The voice of Lenin reached relatively few at the Bolshevik conclave, but several hundred delegates from all parts of Russia heard him on June 22 as he addressed the First Congress of Soviets. Execrating the Entente annexationist agreements, he shouted: "If we publish these treaties and clearly say at meetings to the Russian workers and the Russian peasants, especially in each remote little village: this is what you are fighting for, for the Straits, for the retention of Armenia, then everyone would say: we do not want such a war." 16 Proceeding a step further, Lenin made the following suggestion: "There is our army on the Turkish front; its size I do not know. Let us assume it is about three million. If this army, now kept in Armenia and carrying out annexations which, while preaching peace without annexations to other people, you tolerate, even though you have the power and the authority – if that army turned to this program, if it made Armenia into an independent Armenian republic, and gave it the money that is being taken from us by the Anglo-French financiers, that would be much better." 17

Such statements elicited a negative response from most Armenian leaders. Kadets and Populists, Social Revolutionaries and Moslems, added their voices to those of the Dashnakists, who ridiculed the "adventuristic" manoeuvres of the Bolsheviks. If Russian armies were withdrawn, there would not be "an independent Armenian republic," but a Turkish offensive into Transcaucasia. Soviet historian B. A. Borian has contended that, though realising evacuation would place the Armenian before the threat of new massacres, Lenin was more intent on inciting international revolution. Retention of Ottoman territory would expose the Soviet government to the charge of hypocrisy.
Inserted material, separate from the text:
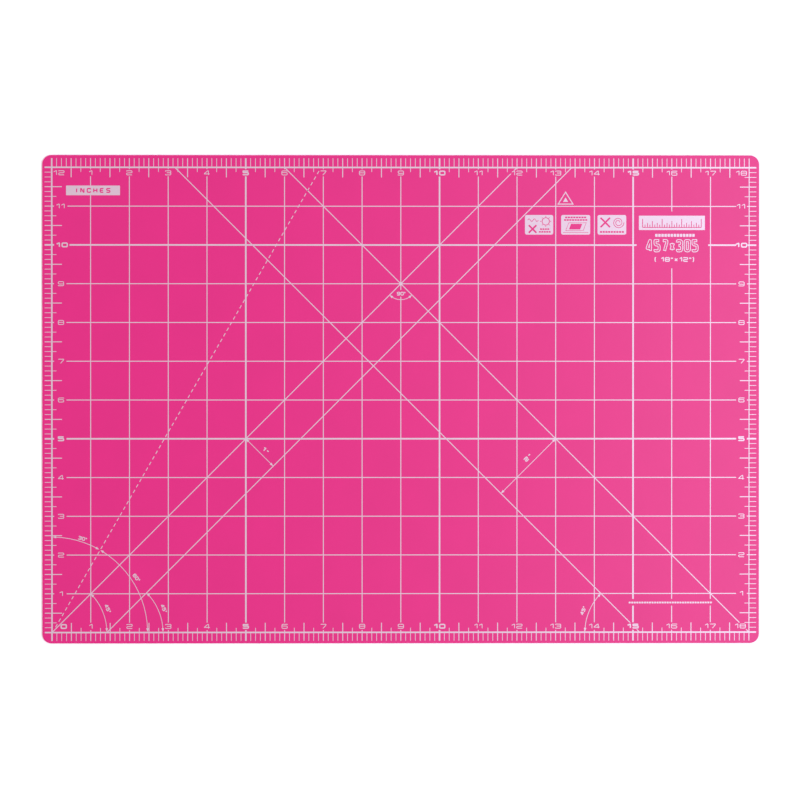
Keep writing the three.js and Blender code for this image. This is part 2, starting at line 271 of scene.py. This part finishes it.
skin_material = moulded_material(
    "skin_vinyl",
    colour=(0.575, 0.0078, 0.146),
    mottle=0.02,
    mottle_mm=34,
    roughness=0.42,
    specular=0.33,
    ior=1.5,
    grain_mm=0.32,
    grain_depth_mm=0.006,
)
core_material = moulded_material(
    "core_vinyl",
    colour=(0.46, 0.011, 0.12),
    mottle=0.04,
    mottle_mm=12,
    roughness=0.62,
    specular=0.3,
    ior=1.5,
    grain_mm=0.5,
    grain_depth_mm=0.01,
)
ink_material = moulded_material(
    "print_ink",
    colour=(0.505, 0.354, 0.4),
    mottle=0.025,
    mottle_mm=7,
    roughness=0.36,
    specular=1.0,
    ior=1.58,
    grain_mm=0.22,
    grain_depth_mm=0.003,
)

# ---- Plies and CAD ink -------------------------------------------------------------------------

PLY_MATERIALS = {"bottom_ply": skin_material, "core_ply": core_material, "top_ply": skin_material}
PLY_EDGE_RADIUS = 0.09
PLY_EDGE_SEGMENTS = 2
PLY_EDGE_ANGLE = 50


def set_material(node, material):
    node.data.materials.clear()
    node.data.materials.append(material)


def round_edges(node):
    bevel = node.modifiers.new("worn_edge", "BEVEL")
    bevel.width = PLY_EDGE_RADIUS * MM
    bevel.segments = PLY_EDGE_SEGMENTS
    bevel.limit_method = "ANGLE"
    bevel.angle_limit = math.radians(PLY_EDGE_ANGLE)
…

Only by renouncing pretensions to Armenia could Russia convince the Asian peoples of her sincere desire for peace without annexations. Assured of that, the oppressed masses of the East would unite with the Soviets to strike a deadly blow against the imperialistic, colonialist governments of the Occident. 18 In this light, the December 3 Sovnarkom "Appeal to the Moslems of Russia and the East" is particularly significant. One of the pledges reads, "We declare that the treaty for the partition of Turkey, which was to deprive her of Armenia, is null and void." 19

As the prestige of Bolshevism increased in many parts of Russia, Lenin continued to hammer forth his demands. A month before the November coup, in his "Aims of the Revolution," he explained: "The it is our duty immediately to satisfy the demands of the Ukrainians and the Finns, to guarantee them, as well as other nationalities in Russia, complete freedom, including freedom to secede, and to apply the same to the whole of Armenia, undertaking to evacuate it as well as the Turkish lands occupied by us, etc." 20 This position was clarified two weeks later: "Having assumed power we would naturally recognise immediately this right [of separation] of Finland, The Ukraine, Armenia and any other nationality which has been oppressed by tsarism (and by the Great Russian bourgeoisie). But we, on our part, do not at all desire that separation. We want the largest possible state, the closest possible union, the largest possible number of nations who are neighbours of the Great Russians…" 21 Of the Transcaucasian peoples, only the Armenians were mentioned specifically in these representative statements. Even to the Bolsheviks, the future of the Armenians seemed to warrant special consideration. It was indeed enigmatic that the cherished goal of the Armenian revolutionaries – autonomy and self-determination – was being offered by the Bolsheviks but now spurned and suspected by the veterans of the Armenian liberation movement.